** The exercise **
Pick out the lines containing "behind".
* Begin Supplied material *
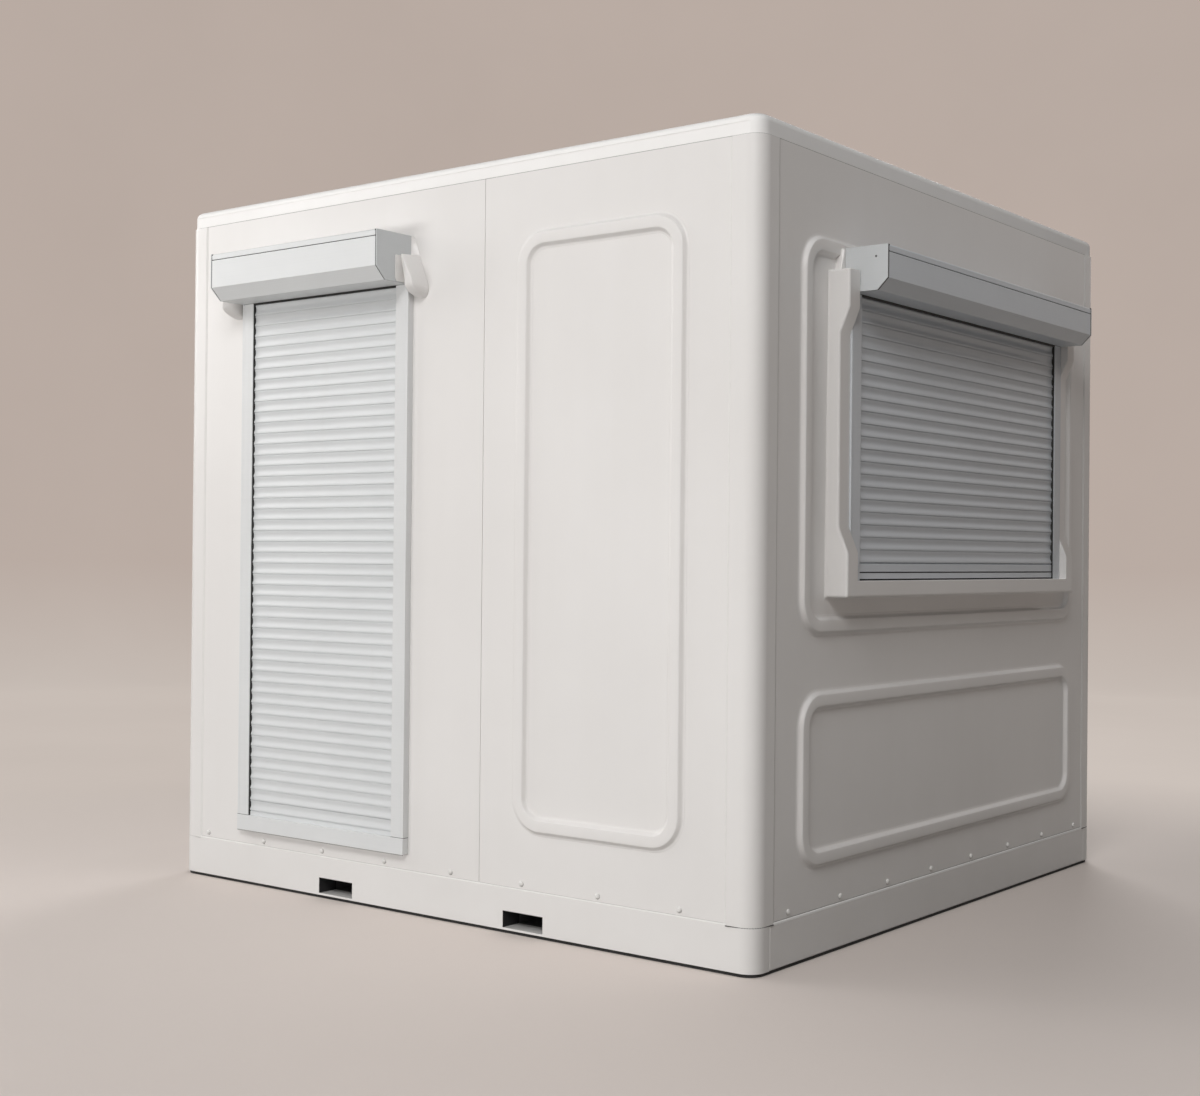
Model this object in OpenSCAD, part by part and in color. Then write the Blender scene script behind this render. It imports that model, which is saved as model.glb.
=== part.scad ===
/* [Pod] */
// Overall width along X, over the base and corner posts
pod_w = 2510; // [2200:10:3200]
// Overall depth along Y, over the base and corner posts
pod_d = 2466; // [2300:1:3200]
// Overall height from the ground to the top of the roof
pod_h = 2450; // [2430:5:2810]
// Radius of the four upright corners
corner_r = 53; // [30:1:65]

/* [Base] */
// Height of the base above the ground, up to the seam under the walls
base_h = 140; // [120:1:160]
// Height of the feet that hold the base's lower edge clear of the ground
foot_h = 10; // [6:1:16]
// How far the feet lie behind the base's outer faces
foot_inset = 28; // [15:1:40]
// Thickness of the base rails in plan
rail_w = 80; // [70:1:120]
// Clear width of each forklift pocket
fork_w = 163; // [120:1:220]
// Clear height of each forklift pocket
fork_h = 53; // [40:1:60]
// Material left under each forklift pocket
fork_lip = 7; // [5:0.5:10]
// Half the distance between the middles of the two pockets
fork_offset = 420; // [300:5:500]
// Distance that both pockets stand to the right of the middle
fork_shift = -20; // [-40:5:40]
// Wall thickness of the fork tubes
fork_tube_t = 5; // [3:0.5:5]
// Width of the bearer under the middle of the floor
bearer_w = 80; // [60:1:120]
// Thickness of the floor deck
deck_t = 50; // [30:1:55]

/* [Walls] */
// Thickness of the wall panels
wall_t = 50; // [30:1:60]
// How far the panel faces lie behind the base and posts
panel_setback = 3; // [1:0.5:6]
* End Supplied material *
** Answer below **
Model this object in OpenSCAD, part by part and in color. Then write the Blender scene script behind this render. It imports that model, which is saved as model.glb.
// How far the feet lie behind the base's outer faces
// How far the panel faces lie behind the base and posts